Adapter les règles européennes au contexte guyanais
Manuel Valls a également abordé la question des normes européennes, jugées inadaptées au contexte local : « Elles sont en train d'être adaptées grâce à l'engagement du président de la République, aux discussions qu'il a eues avec la présidente de la Commission européenne. Nous avons déjà avancé notamment pour ce qui concerne le renouvellement de la flotte. Ce dont nous avons besoin et ça sera l'objet de la convention maintenant, c'est le soutien financier à travers la banque des territoires, la BPI, le secteur bancaire, l'État directement, là où il y a un certain nombre de difficultés, c'est qu'on accompagne cela. Donc je pense que dans les mois qui viennent, on aura encore franchi des pas importants dans ce travail. Alors on a avancé notamment parce qu'on peut sans doute aussi grâce aux décisions qui ont été prises par l'Ifremer, d'abord sur le renouvellement du CAP, deuxièmement il autorise aussi par l'évolution du code de la pêche le fait qu'on puisse couler en mer un certain nombre de ces bateaux, il y a aussi, le préfet l'a évoqué, les sites qui sont en train d'étudier. Il y a les annonces du président de la République, on est sur des dossiers extrêmement difficiles, extrêmement compliqués, mais les choses de mon point de vue avancent. »

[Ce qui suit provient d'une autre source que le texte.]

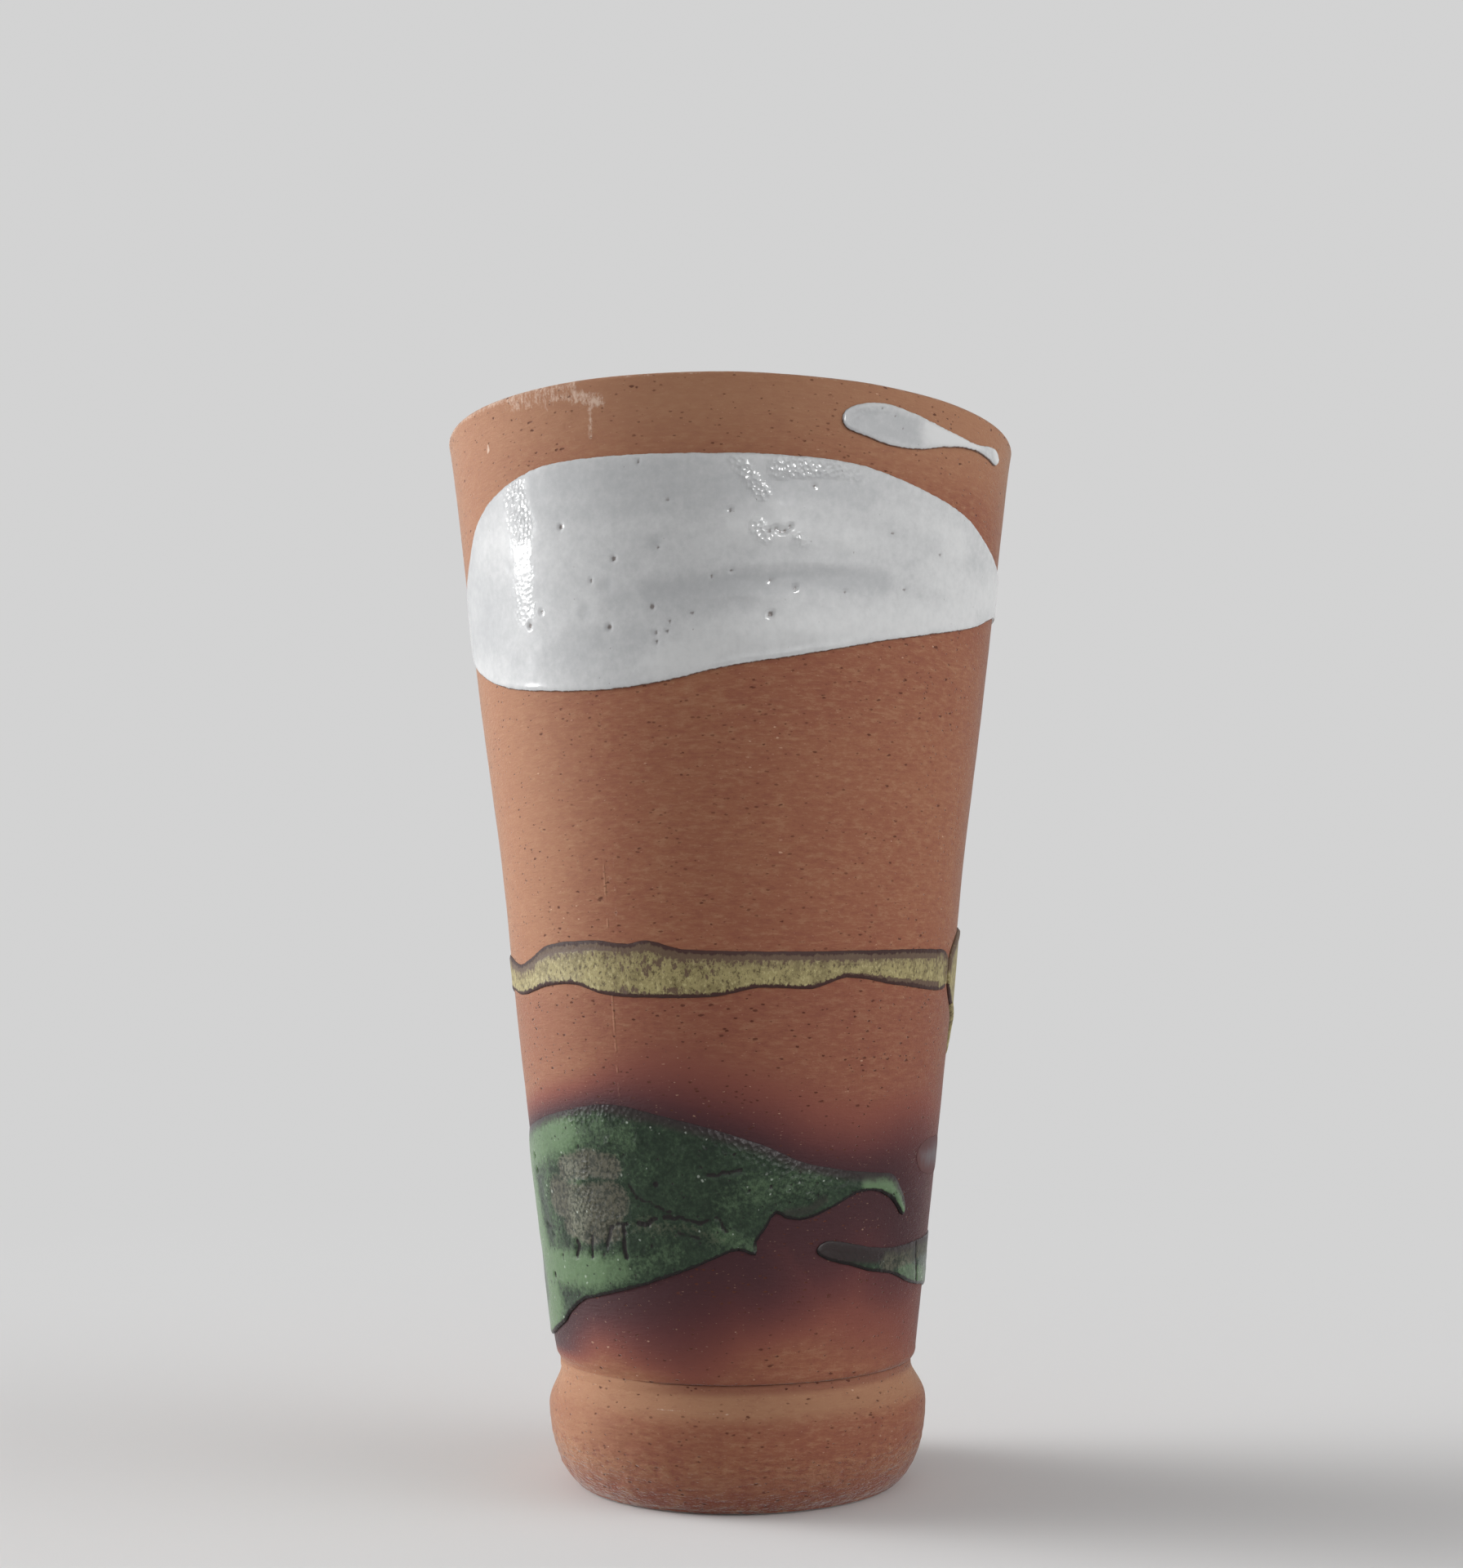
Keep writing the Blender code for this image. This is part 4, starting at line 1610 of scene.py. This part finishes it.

Vers une diversification des espèces pêchées
Autre enjeu majeur pour les professionnels : la diversification des productions. Léonard Raghnauth détaille : « La filière pêche guyanaise sur les 3 segments, on est passé de 22 navires en 2022 lorsque nous sommes arrivés, à aujourd'hui 93 navires de pêche côtière qui pêche pour les Guyanaises et les Guyanais. Sur la pêche crevetière, nous avons 45 autorisations vénézuéliennes de pêche dans les eaux territoriales pour le Vivano. Aujourd'hui on est à peu près à 40% de production. C'est à améliorer, c'est à travailler. On s'y attelle. On a la pêche crevetière malheureusement qui est passée d'une production annuelle d'environ un peu moins de 4.000 tonnes il y a 30 ans, à aujourd'hui 136 tonnes, on est loin des performances qu'on a connues. Là on est en train de travailler sur la modification des navires pour qu’on ait la diversification de la production, notamment des expériences pour aller chercher le marlin, le thon pour lequel on attend toujours des quotas. Donc c'est l'Europe, c'est la France, c'est l'ICAT qui doivent nous permettre d'avoir ces quotas pour débarquer légalement et faire connaître ce produit aux Guyanais et aux Guyanais. »

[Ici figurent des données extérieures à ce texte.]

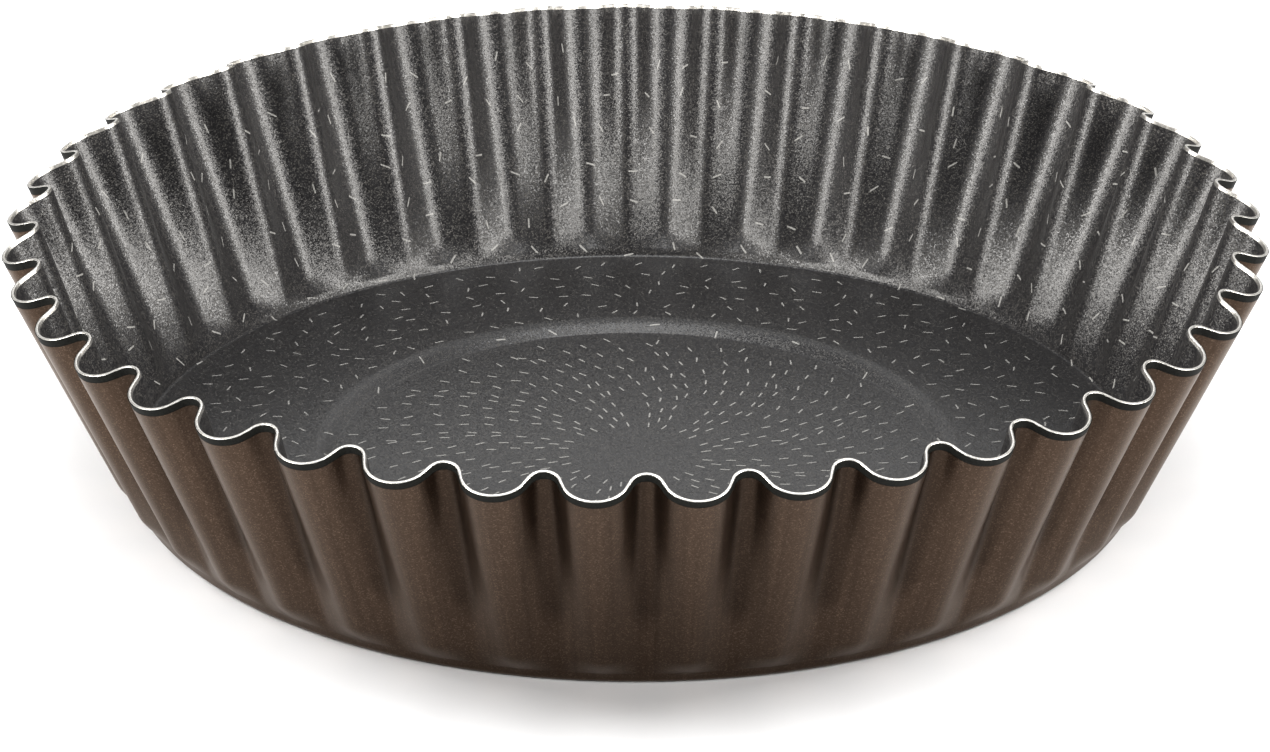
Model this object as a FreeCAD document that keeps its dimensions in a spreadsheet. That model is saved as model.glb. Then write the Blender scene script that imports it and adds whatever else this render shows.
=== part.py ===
"""Deep fluted tart pan, pressed from one round blank of aluminium and coated on both faces.

Five bonded layers lie face to face:
    aluminium_shell      the pressed sheet, bare at its trimmed rim and at a lip inside it
    nonstick_lining      the coating on the cooking face
    outer_lacquer        the coating on the outside, up the wall and in to the standing disc
    base_lacquer         the same coating under the disc that the pan stands on
    rim_primer_band      the strip of primer left bare between the lacquer and the rim

Millimetres. The origin is at the centre of the underside, and +Z points up out of the pan.
Each layer lies between two faces. A face is named by its depth, which is measured square to
the sheet, from the cooking face towards the outside.
"""

import FreeCAD, Part
import math
import os
import Sketcher

SIZES = {
    "fluteCount": 40,
    "rimRadius": 134.05,        # cooking face, at the outward tip of a flute
    "rimHeight": 52.95,         # cooking face, at the outward tip of a flute
    "rimFall": 23.2,            # degrees that the trimmed edge falls outwards
    "fluteDepth": 8.4,          # radial, at the height of the rim's creases
    "fluteTurn": 5.52,          # degrees by which the flutes are turned about the axis
    "lobeRounding": 6.3,        # outward arc of a flute on the cooking face, at the rim
    "lobeLow": 5.0,             # the same, at the junction
    "creaseRounding": 3.95,     # inward arc of a flute on the cooking face, at the rim
    "creaseLow": 4.5,           # the same, at the junction
    "junctionHeight": 2.5,      # where the round floor hands over to the fluted wall
    "toeRise": 4.5,             # height over which a flute's tip swells out above the junction
    "toeRadius": 109.7,         # where the line of the tips would meet the foot's level
    "footRadius": 108.2,        # where the line of the creases meets the foot's level
    "footRounding": 0.8,
    "floorFall": 2.80,          # degrees that the outer floor falls from the step to the foot
    "discRadius": 64.7,
    "stepSlope": 30.0,          # degrees
    "stepHeight": 2.0,
    "stepRounding": 0.8,
    "shoulderRounding": 6.0,
    "sheetThickness": 0.6,
    "liningThickness": 0.2,
    "lacquerThickness": 0.2,
    "baseCoatRadius": 60.0,     # the standing disc's coat, a little smaller than the disc
    "primerWidth": 1.8,         # measured down the slope of the wall
    "lipWidth": 0.8,            # bare metal above the lining, measured down the slope
}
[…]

Lutter efficacement contre la pêche illégale
Manuel Valls insiste sur la volonté de renforcer les moyens de contrôle : « On avance sur le renouvellement de la flotte et en changeant un certain nombre, de changement de norme par rapport au tonnage et au segment, ça c'est acté et c'est grâce à l'intervention auprès de la commission européenne. Ensuite il y a une procédure qui est a été engagée à la demande de la France par la commission européenne concernant le Surinam, le Guyana, le Venezuela et le Brésil, donc là aussi ces procédures elles sont en cours au niveau de la commission européenne pour des évidentes. Il y a l'action en mer, où nous agissons dans le cadre de normes internationales et de l'état de droit, et enfin, il y a cette idée de mettre en place un dispositif type Harpie en mer pour amener ces états à coopérer davantage, parce que cette coopération est indispensable, parce qu'on ne peut pas supporter ce pillage. Et il faut en faire un point important aussi de la COP à Belem parce qu'on ne peut pas parler à la COP, sans parler préservation de la biosphère, de nos océans sans évoquer au Brésil et avec le Brésil et nos voisins ce qui se passe ici, comment on peut évoluer. Donc la France joue son rôle. »

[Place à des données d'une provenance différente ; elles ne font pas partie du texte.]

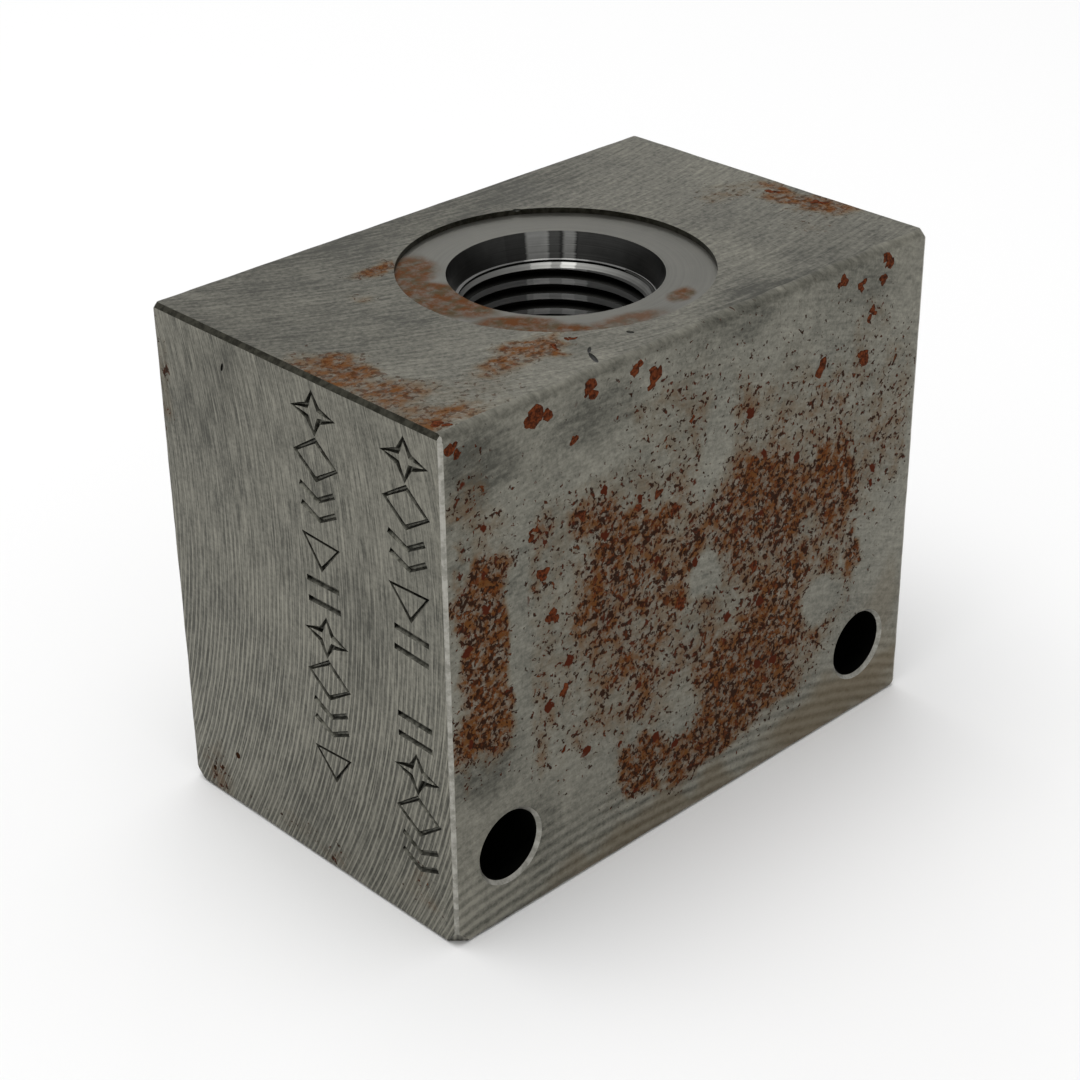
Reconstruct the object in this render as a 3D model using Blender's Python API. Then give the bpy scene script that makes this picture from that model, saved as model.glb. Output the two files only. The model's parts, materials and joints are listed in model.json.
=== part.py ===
"""Bare steel body for a screw-in hydraulic cartridge valve, machined from one block.

Metres, +Z up. The origin is the middle of the bottom face. +X runs along the long side to the
end with port 2, +Y points to the back face, which bolts against a machine, and +Z points out of
the cartridge cavity. Every hole is a turned cutter taken out of the block.
"""

import math

import bmesh
import bpy

MM = 0.001
INCH = 25.4 * MM

# Block
LENGTH = 2.50 * INCH
WIDTH = 1.55 * INCH
HEIGHT = 2.05 * INCH
EDGE_BREAK = 0.4 * MM
CAVITY_FROM_FRONT = 0.75 * INCH  # cavity axis, measured from the front face

# Cartridge cavity, depths measured down from the top face
SPOT_RADIUS = 0.595 * INCH
SPOT_DEPTH = 0.6 * MM
SEAT_MOUTH_RADIUS = 10.33 * MM
SEAT_FOOT_RADIUS = 9.63 * MM
SEAT_DEPTH = 3.2 * MM
CAVITY_THREAD_MAJOR = 0.375 * INCH
CAVITY_THREAD_MINOR = 8.85 * MM
CAVITY_PITCH = INCH / 16
CAVITY_THREADS = 8
BAND_RADIUS = 7.95 * MM  # the band that port 2 opens into
BAND_DEPTH = 20.0 * MM
NOSE_RADIUS = 0.25 * INCH
NOSE_DEPTH = 28.6 * MM

# Ports, both the same straight thread with an O-ring seat, depths from the face they are cut in
PORT_SPOT_RADIUS = 12.3 * MM
PORT_SPOT_DEPTH = 0.5 * MM
PORT_SEAT_RADIUS = 7.85 * MM
PORT_SEAT_DEPTH = 2.5 * MM
PORT_THREAD_MAJOR = 9 / 32 * INCH
PORT_THREAD_MINOR = 6.4 * MM
PORT_PITCH = INCH / 18
PORT_THREADS = 8
PORT_TAP_DEPTH = 15.6 * MM
PORT_1_NECK_RADIUS = 4.95 * MM
PORT_2_NECK_RADIUS = 4.0 * MM
PORT_2_DROP = 18.2 * MM  # port 2 axis below the top face

# Mounting holes, drilled through from front to back
BOLT_RADIUS = 9 / 64 * INCH
BOLT_EDGE_BREAK = 0.25 * MM
BOLT_OFFSET = 24.8 * MM  # each side of the middle
BOLT_LIFT = 8.0 * MM  # above the bottom face

# Cutters
OVERRUN = 1.0 * MM  # how far a cutter stands out of the face it cuts
DRILL_POINT = math.radians(59)  # half the angle of a drill's point
SHARP = math.radians(30)  # a cutter's faces that meet at less than this shade as one round wall
CAVITY_SIDES = 36
PORT_SIDES = 28
BOLT_SIDES = 24

CAVITY_Y = CAVITY_FROM_FRONT - WIDTH / 2


def clear_scene():
    for old in list(bpy.data.objects):
        bpy.data.objects.remove(old, do_unlink=True)


def add_object(name, mesh):
    obj = bpy.data.objects.new(name, mesh)
    bpy.context.scene.collection.objects.link(obj)
    return obj


def steel():
    material = bpy.data.materials.new("machined_steel")
    material.use_nodes = True
    shader = material.node_tree.nodes["Principled BSDF"]
    shader.inputs["Base Color"].default_value = (0.17, 0.165, 0.15, 1)
    shader.inputs["Metallic"].default_value = 0.9
    shader.inputs["Roughness"].default_value = 0.45
    return material


def block():
    """The sawn and milled block, with every edge broken."""
    bm = bmesh.new()
    bmesh.ops.create_cube(bm, size=1)
    bmesh.ops.scale(bm, vec=(LENGTH, WIDTH, HEIGHT), verts=bm.verts)
    bmesh.ops.translate(bm, vec=(0, 0, HEIGHT / 2), verts=bm.verts)
    bmesh.ops.bevel(bm, geom=bm.edges[:], offset=EDGE_BREAK, segments=1, affect="EDGES")
    mesh = bpy.data.meshes.new("valve_body")
    bm.to_mesh(mesh)
    bm.free()
    return add_object("valve_body", mesh)


def turned_cutter(name, profile, sides, location, rotation=(0, 0, 0)):
    """A closed solid turned about its own Z axis. The profile's (radius, depth) points run down
    from a first one on the axis to a last one on it. Depth counts down from the face it cuts."""
    bm = bmesh.new()
    points = [bm.verts.new((radius, 0, -depth)) for radius, depth in profile]
    lines = [bm.edges.new(pair) for pair in zip(points, points[1:])]
    bmesh.ops.spin(
        bm, geom=points + lines, cent=(0, 0, 0), axis=(0, 0, 1), angle=math.tau, steps=sides
    )
    bmesh.ops.remove_doubles(bm, verts=bm.verts, dist=0.001 * MM)
    bmesh.ops.recalc_face_normals(bm, faces=bm.faces)
    mesh = bpy.data.meshes.new(name)
    bm.to_mesh(mesh)
    bm.free()
    mesh.shade_smooth()
    mesh.set_sharp_from_angle(angle=SHARP)
    cutter = add_object(name, mesh)
    cutter.location = location
    cutter.rotation_euler = rotation
    cutter.hide_render = True
    cutter.display_type = "WIRE"
    return cutter


def recess(spot_radius, spot_depth, seat_radius):
    """The profile's start: a shallow spotface, down to the mouth of the O-ring seat."""
    return [(0, -OVERRUN), (spot_radius, -OVERRUN), (spot_radius, spot_depth), (seat_radius, spot_depth)]


def thread_grooves(start, minor, major, pitch, count):
    """Ring grooves of a 60 degree thread, one to each pitch, with flat crests and roots."""
    flank = (major - minor) * math.tan(math.radians(30))
    root = pitch / 8
    crest = pitch - 2 * flank - root
    points = []
    for turn in range(count):
        depth = start + turn * pitch
        points.append((minor, depth + crest / 2))
        points.append((major, depth + crest / 2 + flank))
        points.append((major, depth + crest / 2 + flank + root))
        points.append((minor, depth + pitch - crest / 2))
    return points


def cavity_cutter():
    profile = recess(SPOT_RADIUS, SPOT_DEPTH, SEAT_MOUTH_RADIUS)
    profile.append((SEAT_FOOT_RADIUS, SEAT_DEPTH))
    profile.append((CAVITY_THREAD_MINOR, SEAT_DEPTH + SEAT_FOOT_RADIUS - CAVITY_THREAD_MINOR))
    start = profile[-1][1]
    profile += thread_grooves(
        start, CAVITY_THREAD_MINOR, CAVITY_THREAD_MAJOR, CAVITY_PITCH, CAVITY_THREADS
    )
    foot = start + CAVITY_THREADS * CAVITY_PITCH
    profile.append((CAVITY_THREAD_MINOR, foot))
    profile.append((BAND_RADIUS, foot + CAVITY_THREAD_MINOR - BAND_RADIUS))
    profile.append((BAND_RADIUS, BAND_DEPTH))
    profile.append((NOSE_RADIUS, BAND_DEPTH + BAND_RADIUS - NOSE_RADIUS))
    profile.append((NOSE_RADIUS, NOSE_DEPTH))
    profile.append((0, NOSE_DEPTH + NOSE_RADIUS / math.tan(DRILL_POINT)))
    return turned_cutter("cavity_cutter", profile, CAVITY_SIDES, (0, CAVITY_Y, HEIGHT))


def port_cutter(name, neck_radius, neck_depth, location, rotation):
    profile = recess(PORT_SPOT_RADIUS, PORT_SPOT_DEPTH, PORT_SEAT_RADIUS)
    profile.append((PORT_THREAD_MAJOR, PORT_SEAT_DEPTH))
    profile.append((PORT_THREAD_MINOR, PORT_SEAT_DEPTH + PORT_THREAD_MAJOR - PORT_THREAD_MINOR))
    profile += thread_grooves(
        profile[-1][1], PORT_THREAD_MINOR, PORT_THREAD_MAJOR, PORT_PITCH, PORT_THREADS
    )
    step = (PORT_THREAD_MINOR - neck_radius) / math.tan(DRILL_POINT)
    profile.append((PORT_THREAD_MINOR, PORT_TAP_DEPTH))
    profile.append((neck_radius, PORT_TAP_DEPTH + step))
    profile.append((neck_radius, neck_depth))
    profile.append((0, neck_depth + neck_radius / math.tan(DRILL_POINT)))
    return turned_cutter(name, profile, PORT_SIDES, location, rotation)


def port_cutters():
    """Port 1 in the bottom face, up into the nose bore, and port 2 in the +X end, into the band."""
    nose_floor = HEIGHT - NOSE_DEPTH
    below = port_cutter(
        "port_1_cutter", PORT_1_NECK_RADIUS, nose_floor + OVERRUN, (0, CAVITY_Y, 0), (math.pi, 0, 0)
    )
    beside = port_cutter(
        "port_2_cutter",
        PORT_2_NECK_RADIUS,
        LENGTH / 2 - BAND_RADIUS / 2,
        (LENGTH / 2, CAVITY_Y, HEIGHT - PORT_2_DROP),
        (0, math.pi / 2, 0),
    )
    return [below, beside]


def bolt_cutter(name, x):
    """Right through from front to back, flared at both faces by the edge break."""
    flare = BOLT_RADIUS + BOLT_EDGE_BREAK + OVERRUN
    profile = [
        (0, -OVERRUN),
        (flare, -OVERRUN),
        (BOLT_RADIUS, BOLT_EDGE_BREAK),
        (BOLT_RADIUS, WIDTH - BOLT_EDGE_BREAK),
        (flare, WIDTH + OVERRUN),
        (0, WIDTH + OVERRUN),
    ]
    return turned_cutter(name, profile, BOLT_SIDES, (x, -WIDTH / 2, BOLT_LIFT), (math.pi / 2, 0, 0))


def bolt_cutters():
    return [
        bolt_cutter("left_bolt_cutter", -BOLT_OFFSET),
        bolt_cutter("right_bolt_cutter", BOLT_OFFSET),
    ]


def valve_body():
    body = block()
    body.data.materials.append(steel())
    for cutter in [cavity_cutter()] + port_cutters() + bolt_cutters():
        cut = body.modifiers.new(cutter.name, "BOOLEAN")
        cut.operation = "DIFFERENCE"
        cut.solver = "EXACT"
        cut.object = cutter
    return body


clear_scene()
valve_body()
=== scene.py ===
import json
import math

import bmesh
import bpy
from mathutils import Matrix, Vector, noise


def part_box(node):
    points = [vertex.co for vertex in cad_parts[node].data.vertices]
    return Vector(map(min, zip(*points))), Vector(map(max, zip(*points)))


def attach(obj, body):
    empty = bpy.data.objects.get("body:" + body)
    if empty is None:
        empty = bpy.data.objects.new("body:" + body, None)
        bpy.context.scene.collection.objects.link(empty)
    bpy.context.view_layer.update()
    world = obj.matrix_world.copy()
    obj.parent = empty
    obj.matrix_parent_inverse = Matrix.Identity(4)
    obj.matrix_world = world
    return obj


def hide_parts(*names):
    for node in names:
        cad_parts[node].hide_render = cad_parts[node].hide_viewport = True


mm = 0.001
inch = 25.4 * mm
noise.seed_set(3)   # fixed, so that the stains fall the same way on every run
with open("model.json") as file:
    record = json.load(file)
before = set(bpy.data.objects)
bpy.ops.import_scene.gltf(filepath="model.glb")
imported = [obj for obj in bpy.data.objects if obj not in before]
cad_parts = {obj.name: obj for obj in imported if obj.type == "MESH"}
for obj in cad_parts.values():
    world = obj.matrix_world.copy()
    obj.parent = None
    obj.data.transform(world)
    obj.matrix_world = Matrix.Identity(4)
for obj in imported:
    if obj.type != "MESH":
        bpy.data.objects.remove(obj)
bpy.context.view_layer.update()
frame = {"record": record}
blockLow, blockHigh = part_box("valve_body")
openings = {o["name"]: o["box_m"] for o in frame["record"]["physics"]["openings"]}


def openingCentre(name):
    low, high = openings[name]
    return (Vector(low) + Vector(high)) / 2


cavityAxis = openingCentre("cavity_thread_bore")
portTwoAxis = openingCentre("port_2_bore")
boltAxes = [openingCentre("left_bolt_hole"), openingCentre("right_bolt_hole")]


# meshes and cutters

def linkObject(name, data):
    obj = bpy.data.objects.new(name, data)
    bpy.context.scene.collection.objects.link(obj)
    return obj


def meshFrom(name, bm):
    mesh = bpy.data.meshes.new(name)
    bm.to_mesh(mesh)
    bm.free()
    return mesh


def objectFrom(name, bm, materials):
    mesh = meshFrom(name, bm)
    for material in materials:
        mesh.materials.append(material)
    return linkObject(name, mesh)


def settleModifiers(obj):
    graph = bpy.context.evaluated_depsgraph_get()
    mesh = bpy.data.meshes.new_from_object(obj.evaluated_get(graph), depsgraph=graph)
    obj.modifiers.clear()
    obj.data = mesh
    return obj


def cutAway(obj, cutter):
    cut = obj.modifiers.new("cut", "BOOLEAN")
    cut.operation = "DIFFERENCE"
    cut.solver = "EXACT"
    cut.material_mode = "TRANSFER"   # a cut face keeps its cutter's finish
    cut.object = cutter
    settleModifiers(obj)
    bpy.data.objects.remove(cutter)


def turnedCutter(name, profile, sides, place, materials):
    # one finish for each run of the profile
    slots = list(dict.fromkeys(materials))
    bm = bmesh.new()
    rings = []
    for step in range(sides):
        turn = math.tau * step / sides
        across, along = math.cos(turn), math.sin(turn)
        rings.append([bm.verts.new((r * across, r * along, -depth)) for r, depth in profile])
    for ring, nextRing in zip(rings, rings[1:] + rings[:1]):
        for index, material in enumerate(materials):
            face = bm.faces.new((ring[index], ring[index + 1], nextRing[index + 1], nextRing[index]))
            face.material_index = slots.index(material)
    bmesh.ops.remove_doubles(bm, verts=bm.verts, dist=0.001 * mm)   # the rings meet on the axis
    bmesh.ops.recalc_face_normals(bm, faces=bm.faces)
    bmesh.ops.transform(bm, matrix=place, verts=bm.verts)
    return objectFrom(name, bm, slots)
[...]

Mais sur le terrain, les résultats tardent, comme le souligne Léonard Raghnauth : « C'est le point lourd de cet échange parce que malgré l'effort des militaires, malgré l'effort des services de l'État, malgré l'effort de tous, on constate que la courbe n'infléchit pas. La courbe de la pêche illégale est croissante. L'idée de la profession aujourd'hui et c'est ce que j'ai proposé au ministre, c'est de créer un dispositif sur lequel on aura plusieurs acteurs, plusieurs entités et qui vont réfléchir à comment faire changer cette courbe. L'idée à long terme, c'est d'éradiquer la pêche illégale. Mais on ne peut pas passer de 100 à 0 tout de suite. Donc quelle stratégie, quelle politique, quel moyen on met en place et c'est pour ça qu'on parle de stratégie type Harpie pêche. »
Cette convention à venir devrait donc marquer un tournant dans la structuration de la filière pêche en Guyane, avec des objectifs à la fois économiques, environnementaux et stratégiques.